▶ [TASK REQUIREMENTS]: Report every line below that holds the word "object".

▶ [DATA SHOWN]:
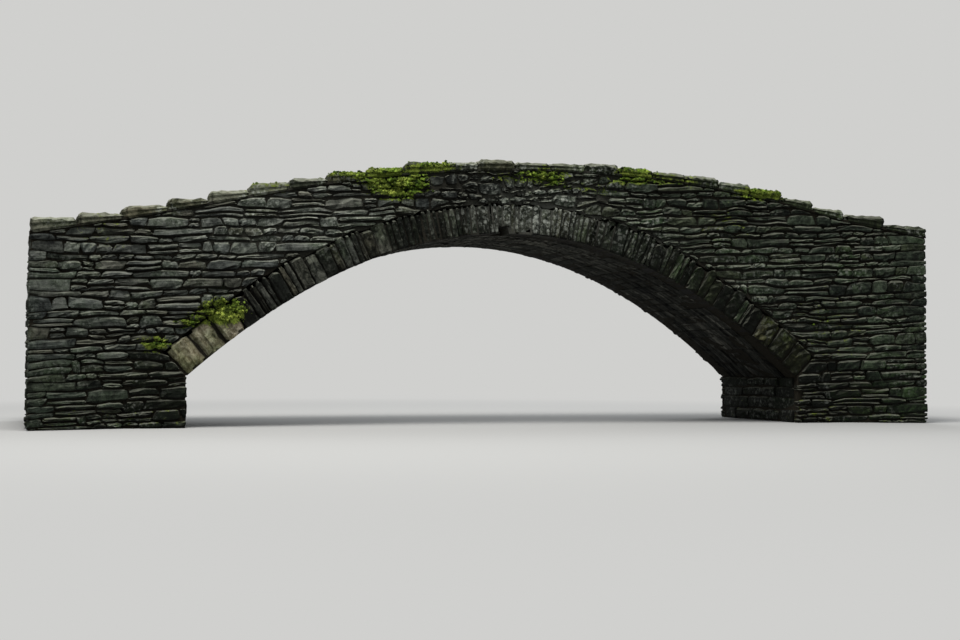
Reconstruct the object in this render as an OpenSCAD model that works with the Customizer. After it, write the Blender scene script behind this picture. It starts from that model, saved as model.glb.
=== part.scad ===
// Humped stone arch bridge over a stream, all sizes in millimetres.
// X runs along the bridge, Y across it (upstream is +Y) and Z is up.
// The origin lies on the ground, under the middle of the arch.

/* [Arch] */
// Clear span between the abutments at the springing line
span = 10000; // [8000:100:12500]
// Rise of the soffit above the springing line
rise = 2230; // [1800:10:2700]
// Depth of the arch, from soffit to back
ring_depth = 480; // [400:10:600]
// How far single ring stones stand over or under that depth
ring_step = 35; // [0:5:60]
// Ring stones between the springer blocks, an odd number so that one closes the crown
voussoirs = 49; // [39:2:59]
// Large springer blocks at each foot of a ring
springers = 3; // [2:1:4]
// Horizontal run of those springer blocks
springer_run = 850; // [600:10:1200]

/* [Walls] */
// Width of the bridge from face to face
width = 2700; // [2300:50:4200]
// Thickness of the face rings, spandrels, parapets and wings
wall_t = 380; // [300:10:500]
// Height of the springing line above the ground
springing_h = 750; // [500:50:1500]
// Face of the abutment beyond the springing, up to where a wing turns out
shoulder = 900; // [600:50:1500]
// Reach of a wing beyond its shoulder, measured along the bridge
wing_run = 1300; // [900:50:2400]
// Angle by which the wings flare outwards
flare = 20; // [0:1:30]

/* [Roadway] */
// Stone and gravel over the back of the arch at its crown
cover = 170; // [140:10:320]
// Thickness of the gravel running surface
road_t = 80; // [50:5:110]
// Distance from the middle of the arch to the crest of the hump
crest_x = 950; // [0:50:1200]
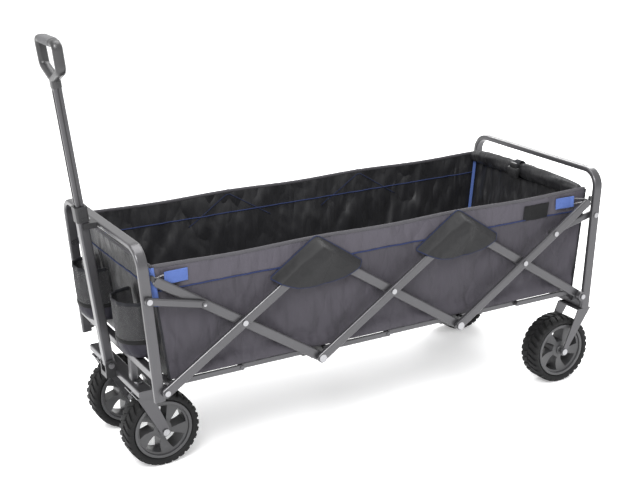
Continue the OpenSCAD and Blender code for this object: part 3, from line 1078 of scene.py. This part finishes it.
    def build(self) -> None:
        """Sews the whole tub."""
        props = self.prop_shares(False)
        left = self.wall_between("tub_wall_left", (End.FRONT, Side.LEFT), (End.REAR, Side.LEFT),
                                 Vector((0, -1, 0)), props, 1.0)
        right = self.wall_between("tub_wall_right", (End.REAR, Side.RIGHT), (End.FRONT, Side.RIGHT),
                                  Vector((0, 1, 0)), props, 12.0)
        front = self.wall_between("tub_wall_front", (End.FRONT, Side.RIGHT), (End.FRONT, Side.LEFT),
                                  Vector((-1, 0, 0)), (), 23.0)
        rear = self.wall_between("tub_wall_rear", (End.REAR, Side.LEFT), (End.REAR, Side.RIGHT),
                                 Vector((1, 0, 0)), (), 34.0)
        for wall in (left, right):
            obj = self.sew_wall(wall, [GREY_CLOTH, LINING], "front_frame", (132, 30), True)
            self.trim(wall, "front_frame", True)
            self.sew_flap_seams(wall)
            if wall is left:
                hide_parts("tub_sides")
        obj = self.sew_wall(front, [LINING, LINING], "front_frame", (52, 30), False)
        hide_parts("tub_front")
        self.trim(front, "front_frame", False)
        obj = self.sew_wall(rear, [GREY_CLOTH, LINING], "rear_frame", (52, 30), False)
        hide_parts("tub_rear")
        self.lay_mat()
        for end in End:
            for side in Side:
                self.sew_flap(end, side)
                self.sew_tab(end, side)
                self.bind_corner(end, side)
        self.sew_patch(left)
        self.roll_rear_hem()
        for side in Side:
            self.sew_pocket(side)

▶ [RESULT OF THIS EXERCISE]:
Reconstruct the object in this render as an OpenSCAD model that works with the Customizer. After it, write the Blender scene script behind this picture. It starts from that model, saved as model.glb.
Continue the OpenSCAD and Blender code for this object: part 3, from line 1078 of scene.py. This part finishes it.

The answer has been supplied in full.